High Tech Office Occupancy Remains Complex

The pandemic, and now tighter economic times, have affected how the sectors deals with office space.

High tech has for years been a major source of revenue for the office sector. But changes induced by the pandemic and macroeconomic headwinds are making the real estate practices of the industry far less certain.

Cushman & Wakefield took a look at how high tech and its use of CRE are adjusting. One of the pressures on leasing is the number of people who will need to be placed in offices. Coming out of the initial pandemic responses, tech had taken to working from home, given that much of the activity could be done remotely. Getting back into the office has been slower.

The industry has the lowest office-centric approach of the seven that the Cushman & Wakefield analysis examined, with only 3.13% of companies taking an office-centric approach. It also had the second largest remote first contingent at 28.13%, with only professional and business services rating higher at 28.57%. At just under 60%, tech also has the lowest office flex approach.

“The tech sector is the most diverse in its thinking about the future of office work—tech companies have been apt to try hybrid, remote-first, and even work-from-anywhere methodologies,” writes Cushman. “However, similarly to other industries, tech companies are most likely to be implementing a hybrid work environment that includes a mix of in-office and remote work for most employees.”

The industry would also seem to have a genuinely smaller perceived need for office leasing than others, given these dynamics. However, the analysis also notes that Big Tech continues to make long-term commitments to space.

“Driven by a lack of clarity early in the pandemic, occupiers were both more likely to sign renewals than new leases and shorten the average lease length,” the firm wrote. “Interestingly, the one exception to the pandemic-era lease-term shortening trend has been large tech firms’ new leases, which are over a year longer on average than they were prior to the pandemic. New leases for the largest tech companies—those with 3 million square feet (msf) or more in leases—increased from just under 91 months in the 10-quarter pre-pandemic period (Q4 2017-Q1 2020) to almost 106 months in the pandemic period (Q2 2020-Q3 2022).”

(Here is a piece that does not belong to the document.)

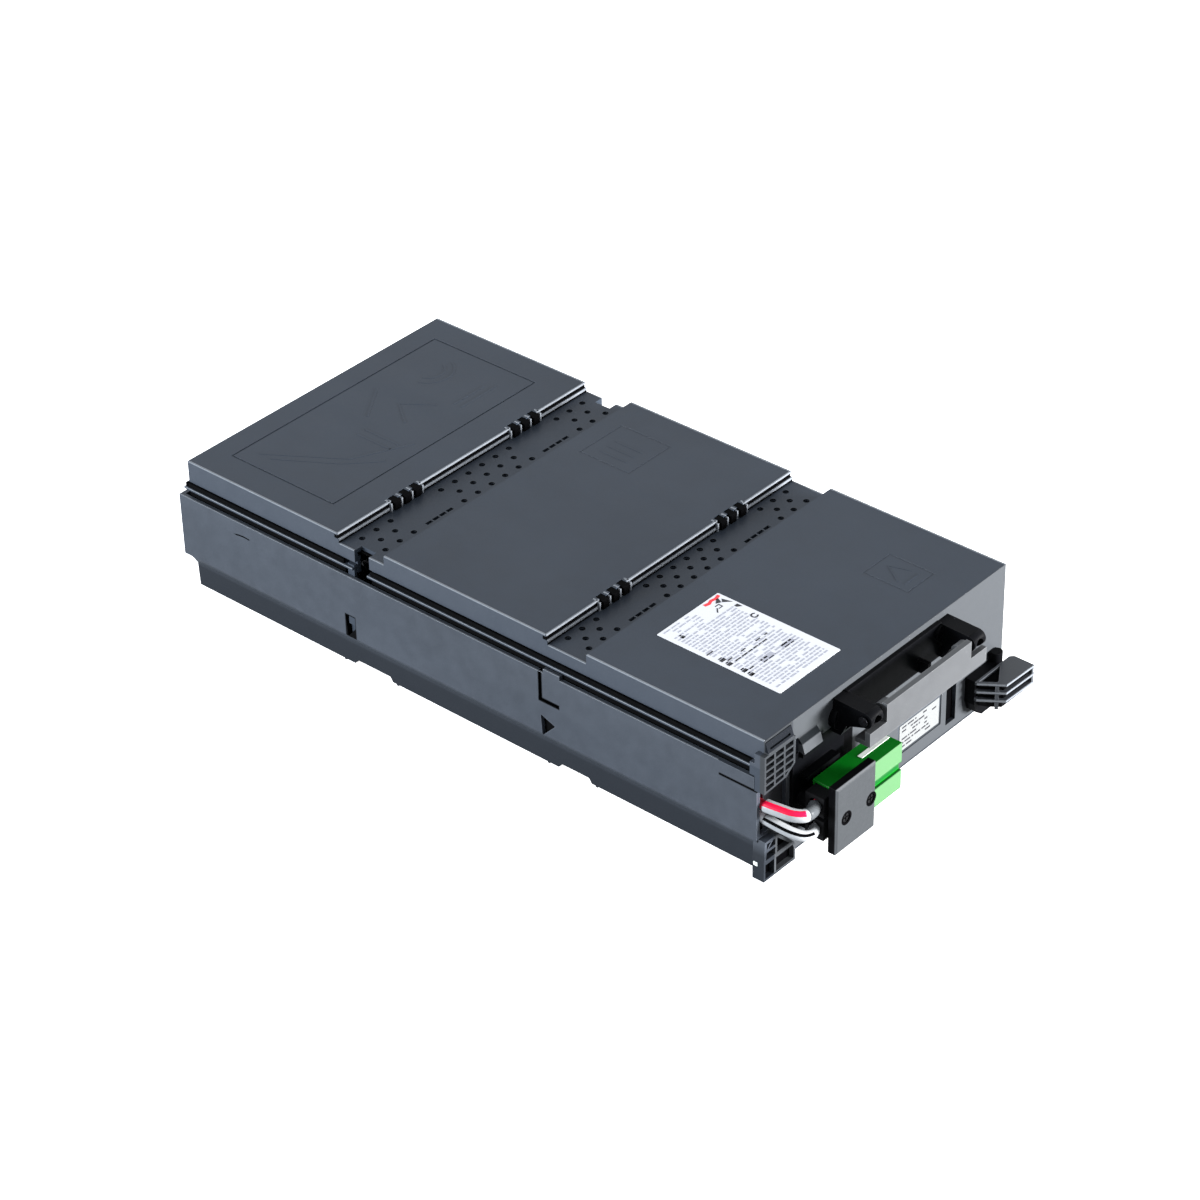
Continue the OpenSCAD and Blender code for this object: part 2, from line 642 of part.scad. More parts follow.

Even there, things are changing. “Big Tech renewals fell from 55 months in the 10-quarter pre-pandemic period to just over 46 months in the 10-quarter pandemic period. Medium/ and small tech companies recorded a similar decline, falling from an average of over 49 months to over 38 months.

But while total new and renewal leasing has dropped by almost half compared to the runup to the pandemic, it remains a significant force in office leasing.